Through the years of counseling and mentoring people, one thing that I see people inherently believe often is that love is a feeling. But this always backfires in a variety of ways: when their partner does something stupid, the couple doesn't invest in the relationship leading to fading feelings, children grow from cute to infuriating. And of course the examples don't end there, but you get the picture. No, love is not a feeling, it's a choice.
It's a choice, that despite my spouse's mistakes I will choose to forgive, work through it, and move through the healing process. It's a choice to invest in a relationship I'd rather leave behind. It's a choice to respond gently when all I want to do is scream.
In my marriage, this has been a key point for me to remember. After being with the same man for 18 years, as you can imagine "love" - the feeling we have for one another when we started dating - has certainly faded. We've gone through some really REALLY tough things and when I thought it would have been easier to run, to quit, to move on, I choose to love instead. Was it easy? Hell no. Is it worth it? Absolutely.

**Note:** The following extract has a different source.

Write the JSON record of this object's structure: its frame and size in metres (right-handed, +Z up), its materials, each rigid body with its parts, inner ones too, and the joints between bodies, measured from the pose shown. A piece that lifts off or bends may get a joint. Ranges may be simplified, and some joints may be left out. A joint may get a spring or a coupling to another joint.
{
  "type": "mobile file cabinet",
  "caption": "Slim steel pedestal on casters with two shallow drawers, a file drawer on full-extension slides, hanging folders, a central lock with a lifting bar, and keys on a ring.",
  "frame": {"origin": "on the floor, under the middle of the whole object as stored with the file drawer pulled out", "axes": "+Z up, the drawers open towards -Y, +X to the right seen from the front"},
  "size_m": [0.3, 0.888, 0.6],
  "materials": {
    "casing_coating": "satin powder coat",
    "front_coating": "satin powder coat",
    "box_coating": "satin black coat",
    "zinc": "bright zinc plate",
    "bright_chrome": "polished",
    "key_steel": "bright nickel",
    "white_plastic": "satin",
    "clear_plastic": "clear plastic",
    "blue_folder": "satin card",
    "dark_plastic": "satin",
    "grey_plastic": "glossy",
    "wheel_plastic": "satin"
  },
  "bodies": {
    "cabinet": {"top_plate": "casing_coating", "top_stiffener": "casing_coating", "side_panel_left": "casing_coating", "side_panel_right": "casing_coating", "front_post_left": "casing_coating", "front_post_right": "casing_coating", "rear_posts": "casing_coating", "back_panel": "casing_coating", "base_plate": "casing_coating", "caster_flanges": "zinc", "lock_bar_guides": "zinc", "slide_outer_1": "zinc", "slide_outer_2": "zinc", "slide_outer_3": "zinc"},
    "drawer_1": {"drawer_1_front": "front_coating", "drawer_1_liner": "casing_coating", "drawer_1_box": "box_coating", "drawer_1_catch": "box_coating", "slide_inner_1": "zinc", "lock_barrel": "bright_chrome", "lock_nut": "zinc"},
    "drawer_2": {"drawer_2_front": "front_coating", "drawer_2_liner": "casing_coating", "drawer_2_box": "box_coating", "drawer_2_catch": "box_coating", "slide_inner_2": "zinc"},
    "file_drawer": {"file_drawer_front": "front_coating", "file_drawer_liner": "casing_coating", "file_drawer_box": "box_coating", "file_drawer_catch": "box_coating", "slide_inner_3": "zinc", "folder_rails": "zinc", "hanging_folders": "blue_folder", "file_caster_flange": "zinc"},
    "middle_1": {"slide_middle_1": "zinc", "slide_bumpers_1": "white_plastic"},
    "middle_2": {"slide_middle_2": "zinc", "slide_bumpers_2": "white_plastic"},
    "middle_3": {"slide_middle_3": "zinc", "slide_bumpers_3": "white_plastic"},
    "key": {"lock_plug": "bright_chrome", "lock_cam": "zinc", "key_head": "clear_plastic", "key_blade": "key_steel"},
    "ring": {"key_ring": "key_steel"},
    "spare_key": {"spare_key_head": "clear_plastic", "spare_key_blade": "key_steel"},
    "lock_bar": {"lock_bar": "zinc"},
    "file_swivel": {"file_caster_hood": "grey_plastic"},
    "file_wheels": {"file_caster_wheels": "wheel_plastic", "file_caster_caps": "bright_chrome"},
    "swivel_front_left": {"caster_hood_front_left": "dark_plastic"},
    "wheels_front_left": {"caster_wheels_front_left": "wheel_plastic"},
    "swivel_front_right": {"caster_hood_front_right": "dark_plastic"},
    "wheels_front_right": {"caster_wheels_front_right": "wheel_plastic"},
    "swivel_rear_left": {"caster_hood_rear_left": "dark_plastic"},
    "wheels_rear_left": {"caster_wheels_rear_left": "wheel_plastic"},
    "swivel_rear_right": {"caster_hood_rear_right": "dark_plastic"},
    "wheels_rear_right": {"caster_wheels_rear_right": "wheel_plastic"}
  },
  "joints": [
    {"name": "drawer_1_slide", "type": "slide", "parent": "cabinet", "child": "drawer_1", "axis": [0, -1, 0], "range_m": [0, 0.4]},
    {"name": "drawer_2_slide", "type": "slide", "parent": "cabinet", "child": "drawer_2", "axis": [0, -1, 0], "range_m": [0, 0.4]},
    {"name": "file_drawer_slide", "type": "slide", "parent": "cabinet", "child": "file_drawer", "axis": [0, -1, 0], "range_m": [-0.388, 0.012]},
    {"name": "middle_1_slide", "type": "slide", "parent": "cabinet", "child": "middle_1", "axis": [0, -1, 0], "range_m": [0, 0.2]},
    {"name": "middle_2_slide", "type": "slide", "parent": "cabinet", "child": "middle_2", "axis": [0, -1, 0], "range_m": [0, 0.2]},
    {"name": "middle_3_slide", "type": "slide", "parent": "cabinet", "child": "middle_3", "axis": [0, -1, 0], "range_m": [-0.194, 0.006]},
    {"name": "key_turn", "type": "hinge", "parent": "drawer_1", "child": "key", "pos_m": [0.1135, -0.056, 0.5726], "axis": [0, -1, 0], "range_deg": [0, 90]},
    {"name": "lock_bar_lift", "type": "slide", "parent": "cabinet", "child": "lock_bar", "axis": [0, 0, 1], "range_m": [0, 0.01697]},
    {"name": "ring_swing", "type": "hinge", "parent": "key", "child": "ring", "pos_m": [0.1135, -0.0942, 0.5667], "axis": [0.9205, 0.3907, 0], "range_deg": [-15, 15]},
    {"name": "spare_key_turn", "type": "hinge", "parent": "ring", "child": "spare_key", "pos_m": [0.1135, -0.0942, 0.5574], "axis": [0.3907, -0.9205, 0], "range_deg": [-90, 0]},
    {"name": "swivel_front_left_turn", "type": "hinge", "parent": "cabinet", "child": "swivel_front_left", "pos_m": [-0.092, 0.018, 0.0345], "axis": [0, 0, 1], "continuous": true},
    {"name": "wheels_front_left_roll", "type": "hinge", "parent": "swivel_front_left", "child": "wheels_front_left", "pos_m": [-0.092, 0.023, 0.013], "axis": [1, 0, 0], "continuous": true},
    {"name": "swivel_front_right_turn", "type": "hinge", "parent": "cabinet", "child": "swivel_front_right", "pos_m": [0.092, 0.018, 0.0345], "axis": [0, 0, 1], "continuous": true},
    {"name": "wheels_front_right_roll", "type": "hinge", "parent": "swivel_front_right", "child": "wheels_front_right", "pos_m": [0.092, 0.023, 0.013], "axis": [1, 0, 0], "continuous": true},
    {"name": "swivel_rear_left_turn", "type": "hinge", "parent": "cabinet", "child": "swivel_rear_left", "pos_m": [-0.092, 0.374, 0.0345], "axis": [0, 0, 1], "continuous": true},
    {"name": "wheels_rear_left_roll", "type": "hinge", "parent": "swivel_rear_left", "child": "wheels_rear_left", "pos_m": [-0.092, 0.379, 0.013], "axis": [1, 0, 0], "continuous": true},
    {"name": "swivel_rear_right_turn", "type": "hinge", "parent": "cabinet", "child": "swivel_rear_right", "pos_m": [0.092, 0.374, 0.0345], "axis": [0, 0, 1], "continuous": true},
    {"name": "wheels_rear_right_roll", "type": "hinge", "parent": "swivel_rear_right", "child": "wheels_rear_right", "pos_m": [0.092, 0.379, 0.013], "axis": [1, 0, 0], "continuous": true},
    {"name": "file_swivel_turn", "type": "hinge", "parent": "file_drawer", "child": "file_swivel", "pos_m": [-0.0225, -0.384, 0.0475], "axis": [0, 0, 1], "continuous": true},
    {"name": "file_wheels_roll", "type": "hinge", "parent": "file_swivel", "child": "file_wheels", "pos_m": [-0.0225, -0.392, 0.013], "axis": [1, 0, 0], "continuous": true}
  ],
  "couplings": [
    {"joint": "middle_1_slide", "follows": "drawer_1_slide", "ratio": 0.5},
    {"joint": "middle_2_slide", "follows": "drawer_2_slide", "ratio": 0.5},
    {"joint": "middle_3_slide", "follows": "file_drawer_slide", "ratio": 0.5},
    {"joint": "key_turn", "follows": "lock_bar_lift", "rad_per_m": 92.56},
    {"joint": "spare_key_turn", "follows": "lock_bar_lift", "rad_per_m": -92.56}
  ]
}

Choosing love, more often than not, means I'm saying no to selfish desires and no to staying comfortable.
When I choose love, it means I'm actively trying to find a way to engage and participate in moving things forward.
Where did I discover this? Jesus. He choose love... dying on the cross wasn't giving him "warm and fuzzy" feelings. Carrying the weight of our rebellious decisions, to wipe our slate clean, wasn't an exciting adventure. No. It was a choice which matches God's character: love.